▶ [Data excerpts]:
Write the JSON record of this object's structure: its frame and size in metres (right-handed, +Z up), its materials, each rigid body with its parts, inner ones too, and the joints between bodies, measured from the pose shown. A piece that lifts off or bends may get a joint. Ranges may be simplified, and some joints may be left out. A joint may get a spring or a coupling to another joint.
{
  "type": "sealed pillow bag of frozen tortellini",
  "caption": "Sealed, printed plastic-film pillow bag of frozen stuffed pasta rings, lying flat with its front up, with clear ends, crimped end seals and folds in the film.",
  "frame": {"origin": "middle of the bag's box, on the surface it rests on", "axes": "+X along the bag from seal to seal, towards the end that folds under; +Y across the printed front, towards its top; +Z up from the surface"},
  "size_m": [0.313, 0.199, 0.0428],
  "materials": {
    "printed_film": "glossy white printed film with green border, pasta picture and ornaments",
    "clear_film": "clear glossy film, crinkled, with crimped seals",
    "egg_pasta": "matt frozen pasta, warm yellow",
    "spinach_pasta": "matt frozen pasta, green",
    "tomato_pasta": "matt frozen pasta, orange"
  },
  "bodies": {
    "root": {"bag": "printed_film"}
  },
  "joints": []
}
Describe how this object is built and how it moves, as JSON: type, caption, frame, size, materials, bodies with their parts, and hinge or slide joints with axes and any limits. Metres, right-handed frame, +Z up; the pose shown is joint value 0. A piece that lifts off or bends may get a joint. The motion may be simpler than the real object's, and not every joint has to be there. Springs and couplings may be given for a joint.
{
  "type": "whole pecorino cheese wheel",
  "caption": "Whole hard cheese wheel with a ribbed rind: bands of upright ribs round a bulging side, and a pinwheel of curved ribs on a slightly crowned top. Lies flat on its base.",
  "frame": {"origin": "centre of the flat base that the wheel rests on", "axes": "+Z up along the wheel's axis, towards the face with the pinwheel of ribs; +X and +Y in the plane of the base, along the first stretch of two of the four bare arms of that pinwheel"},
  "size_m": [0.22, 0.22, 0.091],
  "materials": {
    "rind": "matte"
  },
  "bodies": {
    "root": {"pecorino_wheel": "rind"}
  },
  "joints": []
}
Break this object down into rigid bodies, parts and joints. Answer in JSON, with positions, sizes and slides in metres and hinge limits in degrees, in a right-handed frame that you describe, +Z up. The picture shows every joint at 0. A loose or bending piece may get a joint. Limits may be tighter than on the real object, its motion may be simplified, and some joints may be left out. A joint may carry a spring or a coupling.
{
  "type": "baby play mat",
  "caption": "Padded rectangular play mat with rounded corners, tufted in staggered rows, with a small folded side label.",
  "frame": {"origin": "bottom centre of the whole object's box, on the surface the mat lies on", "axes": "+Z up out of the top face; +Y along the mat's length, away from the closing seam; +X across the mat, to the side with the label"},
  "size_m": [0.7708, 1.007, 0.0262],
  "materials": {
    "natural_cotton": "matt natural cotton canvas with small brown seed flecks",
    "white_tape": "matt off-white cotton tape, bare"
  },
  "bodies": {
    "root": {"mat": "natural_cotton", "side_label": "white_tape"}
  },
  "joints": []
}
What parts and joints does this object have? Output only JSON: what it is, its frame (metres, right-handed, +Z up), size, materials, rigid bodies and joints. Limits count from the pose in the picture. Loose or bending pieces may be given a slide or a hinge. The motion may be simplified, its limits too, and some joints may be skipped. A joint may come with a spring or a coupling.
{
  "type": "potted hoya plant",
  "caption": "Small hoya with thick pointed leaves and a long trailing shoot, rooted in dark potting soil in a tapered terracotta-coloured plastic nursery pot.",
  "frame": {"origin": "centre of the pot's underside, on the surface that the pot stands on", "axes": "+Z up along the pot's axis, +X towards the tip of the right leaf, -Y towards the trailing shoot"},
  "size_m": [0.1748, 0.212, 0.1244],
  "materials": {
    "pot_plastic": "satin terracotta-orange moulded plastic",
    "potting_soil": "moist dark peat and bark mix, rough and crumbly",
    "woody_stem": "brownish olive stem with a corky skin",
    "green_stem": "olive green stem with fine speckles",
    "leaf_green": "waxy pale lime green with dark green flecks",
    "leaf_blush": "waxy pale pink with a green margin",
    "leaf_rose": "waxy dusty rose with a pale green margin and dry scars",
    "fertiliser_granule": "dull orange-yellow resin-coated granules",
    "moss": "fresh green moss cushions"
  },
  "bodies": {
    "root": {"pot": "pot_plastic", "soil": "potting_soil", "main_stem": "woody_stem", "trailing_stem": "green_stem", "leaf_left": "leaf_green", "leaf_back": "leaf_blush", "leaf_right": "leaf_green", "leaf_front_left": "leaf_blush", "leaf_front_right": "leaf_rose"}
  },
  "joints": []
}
* * *
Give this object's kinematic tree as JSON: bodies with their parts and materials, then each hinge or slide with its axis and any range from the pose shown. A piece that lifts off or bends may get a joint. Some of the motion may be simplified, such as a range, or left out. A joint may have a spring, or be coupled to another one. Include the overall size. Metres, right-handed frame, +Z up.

▶ [What is asked]: In the entries above, find the lines containing the word "hinge" and say how many there are, with no other words.

▶ [Correct answer]: 4